With a try bonus point in sight the spirited Hawks pack were into everything, and they were creaming off the 50/50 chances. The visitors could not get out of their 22; Hawks had them by the throat. Following several drives close to the line, that the Currie forwards did well to defend, it was no surprise when a classic rolling maul finally
crashed over for an Angus Fraser try that Liam Brims converted to take his team just one score away from the opposition. The few remaining minutes were certainly nervous ones, but Currie regrouped and finished by pressing at the other end. As the light started to rapidly dim, the referee brought the exciting contest to an end. Perhaps the combination of early dominance and a significant lead, plus a four-week layoff and a strength-sapping heavy pitch had something to do with the Chieftains’ below par second half performance, but it was a reminder that matches are decided over eighty minutes, and not when you are two or three scores in the lead with plenty of time remaining.
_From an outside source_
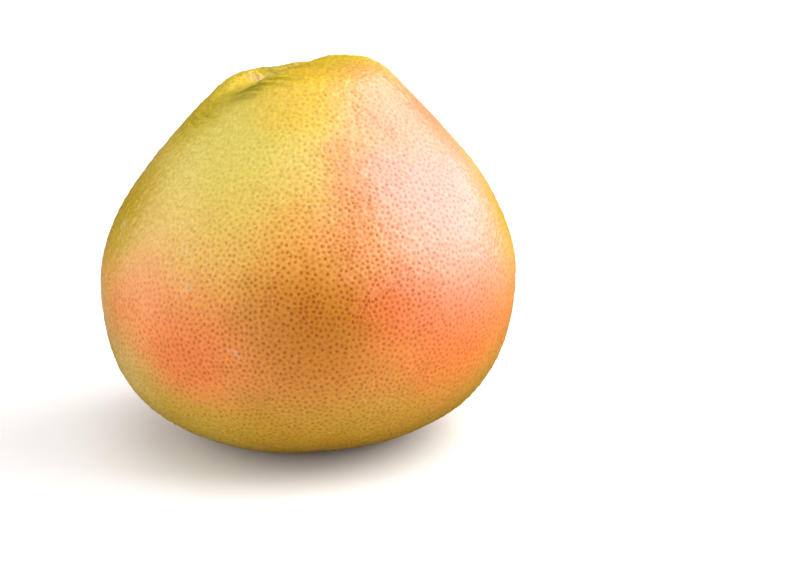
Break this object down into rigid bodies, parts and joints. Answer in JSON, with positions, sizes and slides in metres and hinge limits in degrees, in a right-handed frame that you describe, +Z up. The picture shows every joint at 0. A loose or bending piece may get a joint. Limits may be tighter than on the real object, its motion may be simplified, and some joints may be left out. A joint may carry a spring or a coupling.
{
  "type": "pomelo",
  "caption": "Whole ripe pomelo with a dimpled rind, standing on a small flat spot, its stem basin off centre on the crown.",
  "frame": {"origin": "middle of the flat spot that the fruit rests on", "axes": "+Z up from the flat spot towards the stem end, -Y towards the front of the fruit, +X to the right seen from the front"},
  "size_m": [0.1609, 0.1592, 0.1472],
  "materials": {
    "rind": "waxy satin citrus rind with fine oil-gland dimples, yellow-green to orange with a salmon blush"
  },
  "bodies": {
    "root": {"pomelo": "rind"}
  },
  "joints": []
}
This was never going to be an easy match and overall the team put in a pretty good shift, particularly in the first half. Vince Wright, Fergus Scott and his props went well in the pack, and Thomas Gordon produced his usual busy routine. Gregor Hunter’s handling and kicking were top drawer, and Matthew Hooks showed several turns of speed that left the opposition in his wake. The squad will have to bring their ‘A’ game to Malleny Park next weekend when Heriot’s are the visitors. The north Edinburgh team have been on a winning streak recently, and they will be smarting from the one-point defeat that the Chieftains inflicted on them at Goldenacre earlier in the season. Kick off is at 2.30 pm; it should be quite a match. To allow plenty of time to get to the pitch, clubhouse lunches will be served at 12.45 pm. I.J.S, 6.1.19.
Currie Chieftains team v Glasgow Hawks – 5.1.19.
15 Jamie Forbes, 14 Ben Robbins, 13 Matthew Hooks, 12 Robbie Nelson, 11 Steven Hamilton, 10 Gregor Hunter,
9 Roan Frostwick, 8 Tevita Tameilau, 7 Thomas Gordon, 6 Scott McGinley, 5 Marc Kelly, 4 Vince Wright,
3 Matias Argiro, 2 Fergus Scott, 1 A P McWilliam.
16 Graeme Carson, 17 Fraser Watt 18 Reece Patterson 19 Rhys Davies, 20 Chris Davies.